Bayern made another strong start, just as in the first leg. Their aggressive pressing allowed them to defend high up, while their possession was comfortable at the back (Chelsea standing off) and provided the platform to move forward with the ball.

Chelsea had great difficulty once again, taking extra touches and not wanting to receive or play with the ball under pressure. This made it easier for Bayern to press up as a team — central midfielders closing down the first touch of Chelsea’s central midfielders with back to play, while the backline always pushed up upon passes back to Chelsea defenders.

Bayern’s high line would catch Chelsea offside on direct play from the back, and while switches to the wings would allow opportunities to hold the ball and allow the fullbacks to come into the game and move forward into the final third, this did not happen often enough.

Chelsea stood off in a 4-4-2 defensively, so Bayern had the central midfielders dropping between the central defenders to split them, while the fullbacks moved up. This allowed Thiago time and space on the ball to play forward passes into the frontline, or for them to find the fullbacks and move up the wings. Chelsea kept Mount, nominally on the left wing, higher up and central and looking to press Boateng when he had the ball. But this left Kimmich in space to receive the ball on the wing and start attacks.

From the left, Bayern usually looked to use the speed of Davies’ overlapping runs (Perišić balancing runs forward) while on the right they had Gnabry moving inside, leaving the wing free for outside runs behind from the front two or Gnabry himself. With a narrow position, the rotation of Gnabry and Müller would also cause Chelsea problems, with Thiago playing the ball forward to the feet of the frontline, and Müller finding Gnabry facing Chelsea’s backline to set up the pass for Lewandowski to win the penalty.

Kovačić losing the ball would see Bayern countering and scoring to extend their lead, which would be another example of uncharacteristic play. Bayern’s pressing is very fast and aggressive, but Chelsea were creating their own problems once again (again, just as in the first leg).

Chelsea were a little better after the second goal, with Mount and Hudson-Odoi switching wings. From the left, Hudson-Odoi could carry the ball forward and cut inside and even had a goal ruled out, while defensively he held his position to stop Bayern continuing to easily find Kimmich in space on the right to break Chelsea’s lines. Mount had better opportunities to press from the right without leaving the opening for the fullback (Kanté out to cover and Bayern’s front two not joining attacks on the left as often as the right). Chelsea would go on to finally score against Bayern before halftime, with Abraham in position and alert to score from Neuer’s error, but it would be the only goal they’d manage over two games.

Second half

Chelsea switched to a 4-3-3 for the second half, with Kovačić holding and Barkley and Kanté playing higher up. They approached the half with more aggression and determination with the ball, while the intensity of Bayern’s pressing dropped off.

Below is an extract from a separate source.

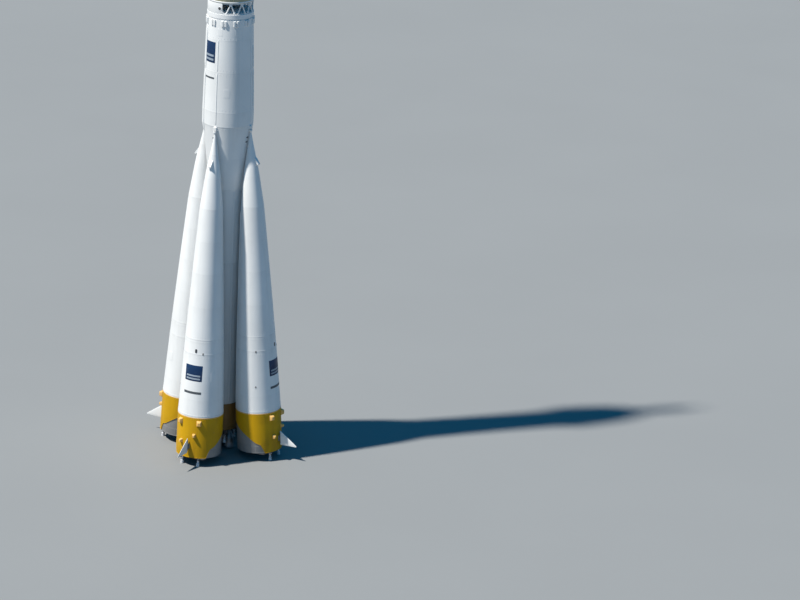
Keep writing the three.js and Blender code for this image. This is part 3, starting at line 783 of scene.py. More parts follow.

The speed of the game was slower with possession at the back for both teams. Chelsea created some better situations with the ball to reach the final third, but Bayern were still capable of changing the speed of their attacks and created the best chances.

In the later stages of the half, Bayern would go on to score another two goals through crosses from both sides of the box, though the tie had been over long before.

Conclusion

A game that was a big ask proved to be far too much of a task for Chelsea. Chelsea again had problems dealing with the pressure of Bayern and not having a solution defensively to cope with their possession. The heavy defeat brings an end to the strangest of seasons.